Data excerpt
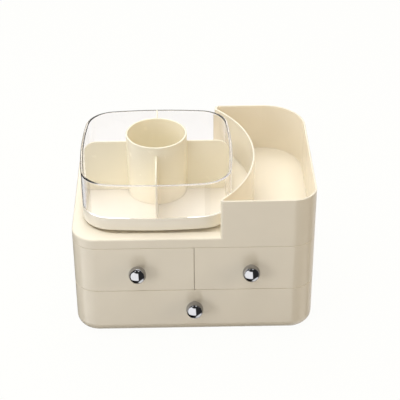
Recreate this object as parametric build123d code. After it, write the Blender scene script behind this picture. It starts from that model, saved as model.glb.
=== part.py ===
from build123d import *
import math
import os

# Make-up organizer: a case with three drawers, a deck with an open bin, and a
# rounded-square turntable with a cup and four divider plates.
# Millimetres. The case is modelled about its own middle, underside at z = 0,
# front facing -Y. Every piece is then moved by `placed` at the end.

# ---------------------------------------------------------------- case outline
case_width = 280.0
case_depth = 223.2
front_radius = 28.3        # upright front corners
back_radius = 50.0         # upright back corners
base_round = 12.0          # rounding along the bottom edge
soft_edge = 0.3            # moulded edges beside the parting lines
half_w = case_width / 2
half_d = case_depth / 2

# ---------------------------------------------------------------- levels
lower_front_top = 61.2
front_gap = 0.5            # between neighbouring drawer fronts
upper_front_height = 59.1
module_gap = 0.4           # between the upper fronts and the top module
deck_height = 12.3
bin_height = 62.0
foot_drop = 1.2            # rubber feet below the underside
upper_front_low = lower_front_top + front_gap
upper_front_top = upper_front_low + upper_front_height
module_low = upper_front_top + module_gap
deck_top = module_low + deck_height
bin_rim = module_low + bin_height

# ---------------------------------------------------------------- walls of the case
shell_wall = 2.4
front_wall = 2.5           # drawer fronts
wrap_depth = 31.0          # how far the fronts wrap round onto the sides
return_gap = 0.4
neck_gap = 0.8             # between a front's inside and the case's stepped-in edge
neck_wall = 2.0
neck_overlap = 4.0         # the neck runs this far back inside the shell
pad_length = 7.6           # ties the neck to the shell
lip_gap = 1.0              # floor of the case behind the lower front's bottom edge
side_zone = 20.0           # width of the strip by each side wall that holds neck and lips
return_end = -half_d + wrap_depth
shell_front = return_end + return_gap
neck_in = front_wall + neck_gap
floor_inset = base_round + 0.5

# ---------------------------------------------------------------- shelf and its ledges
shelf_drop = 0.7           # underside of the shelf below the lower front's top
shelf_thick = 2.0
shelf_gap = 0.3
shelf_setback = 6.0
shelf_shoulder = 8.0       # where the shelf widens behind the necks
ledge_depth = 2.7
ledge_thick = 2.2
ledge_start = 8.6
ledge_stop = 10.0          # ends this far before the back corner's rounding
back_ledge_half = 60.0
back_ledge_depth = 3.2
catch_depth = 1.4
catch_length = 12.0
catch_height = 1.9
catch_spots = (-45.0, 30.0)
catch_gap = 0.1
shelf_low = lower_front_top - shelf_drop
shelf_top = shelf_low + shelf_thick

# ---------------------------------------------------------------- drawer boxes
box_wall = 2.0
box_side_gap = 0.7
box_back_gap = 12.0
box_headroom = 2.3         # above the lower box
upper_headroom = 5.9       # above the upper boxes
box_divider_gap = 1.0
box_back_ease = 17.0       # box's back corners are that much tighter than the case's
box_small_corner = 4.0
box_small_round = 2.5
rim_round = 0.6
slide_gap = 0.35
runner_height = 1.25
runner_width = 3.0
runner_inset = 14.0
runner_front = 12.0
runner_back = 30.0
drawer_travel = 150.0
stop_setback = 0.5         # ridge on the plate below each drawer, behind the floor's front edge
stop_height = 1.0
stop_length = 10.0
stop_thick = 1.5
rib_length = 16.0
rib_thick = 1.6
stop_gap = 0.3
pin_radius = 3.0           # pins that set a front on its box
pin_length = 1.8
pin_spread = 30.0
pin_gap = 0.1
box_half_w = half_w - neck_in - neck_wall - box_side_gap
box_front = -half_d + front_wall
box_back = half_d - box_back_gap
floor_lift = runner_height + slide_gap
lower_box_top = shelf_low - box_headroom
stop_front = -half_d + floor_inset + lip_gap + stop_setback + stop_thick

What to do
Copy out all of the lines above exactly.

Result of this task
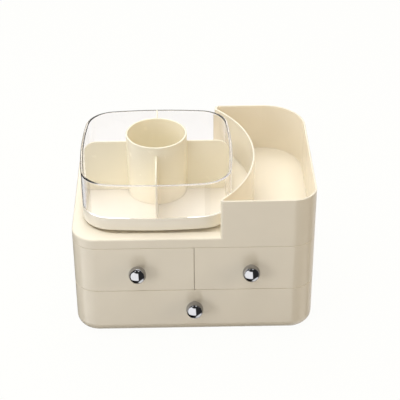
Recreate this object as parametric build123d code. After it, write the Blender scene script behind this picture. It starts from that model, saved as model.glb.
=== part.py ===
from build123d import *
import math
import os

# Make-up organizer: a case with three drawers, a deck with an open bin, and a
# rounded-square turntable with a cup and four divider plates.
# Millimetres. The case is modelled about its own middle, underside at z = 0,
# front facing -Y. Every piece is then moved by `placed` at the end.

# ---------------------------------------------------------------- case outline
case_width = 280.0
case_depth = 223.2
front_radius = 28.3        # upright front corners
back_radius = 50.0         # upright back corners
base_round = 12.0          # rounding along the bottom edge
soft_edge = 0.3            # moulded edges beside the parting lines
half_w = case_width / 2
half_d = case_depth / 2

# ---------------------------------------------------------------- levels
lower_front_top = 61.2
front_gap = 0.5            # between neighbouring drawer fronts
upper_front_height = 59.1
module_gap = 0.4           # between the upper fronts and the top module
deck_height = 12.3
bin_height = 62.0
foot_drop = 1.2            # rubber feet below the underside
upper_front_low = lower_front_top + front_gap
upper_front_top = upper_front_low + upper_front_height
module_low = upper_front_top + module_gap
deck_top = module_low + deck_height
bin_rim = module_low + bin_height

# ---------------------------------------------------------------- walls of the case
shell_wall = 2.4
front_wall = 2.5           # drawer fronts
wrap_depth = 31.0          # how far the fronts wrap round onto the sides
return_gap = 0.4
neck_gap = 0.8             # between a front's inside and the case's stepped-in edge
neck_wall = 2.0
neck_overlap = 4.0         # the neck runs this far back inside the shell
pad_length = 7.6           # ties the neck to the shell
lip_gap = 1.0              # floor of the case behind the lower front's bottom edge
side_zone = 20.0           # width of the strip by each side wall that holds neck and lips
return_end = -half_d + wrap_depth
shell_front = return_end + return_gap
neck_in = front_wall + neck_gap
floor_inset = base_round + 0.5

# ---------------------------------------------------------------- shelf and its ledges
shelf_drop = 0.7           # underside of the shelf below the lower front's top
shelf_thick = 2.0
shelf_gap = 0.3
shelf_setback = 6.0
shelf_shoulder = 8.0       # where the shelf widens behind the necks
ledge_depth = 2.7
ledge_thick = 2.2
ledge_start = 8.6
ledge_stop = 10.0          # ends this far before the back corner's rounding
back_ledge_half = 60.0
back_ledge_depth = 3.2
catch_depth = 1.4
catch_length = 12.0
catch_height = 1.9
catch_spots = (-45.0, 30.0)
catch_gap = 0.1
shelf_low = lower_front_top - shelf_drop
shelf_top = shelf_low + shelf_thick

# ---------------------------------------------------------------- drawer boxes
box_wall = 2.0
box_side_gap = 0.7
box_back_gap = 12.0
box_headroom = 2.3         # above the lower box
upper_headroom = 5.9       # above the upper boxes
box_divider_gap = 1.0
box_back_ease = 17.0       # box's back corners are that much tighter than the case's
box_small_corner = 4.0
box_small_round = 2.5
rim_round = 0.6
slide_gap = 0.35
runner_height = 1.25
runner_width = 3.0
runner_inset = 14.0
runner_front = 12.0
runner_back = 30.0
drawer_travel = 150.0
stop_setback = 0.5         # ridge on the plate below each drawer, behind the floor's front edge
stop_height = 1.0
stop_length = 10.0
stop_thick = 1.5
rib_length = 16.0
rib_thick = 1.6
stop_gap = 0.3
pin_radius = 3.0           # pins that set a front on its box
pin_length = 1.8
pin_spread = 30.0
pin_gap = 0.1
box_half_w = half_w - neck_in - neck_wall - box_side_gap
box_front = -half_d + front_wall
box_back = half_d - box_back_gap
floor_lift = runner_height + slide_gap
lower_box_top = shelf_low - box_headroom
stop_front = -half_d + floor_inset + lip_gap + stop_setback + stop_thick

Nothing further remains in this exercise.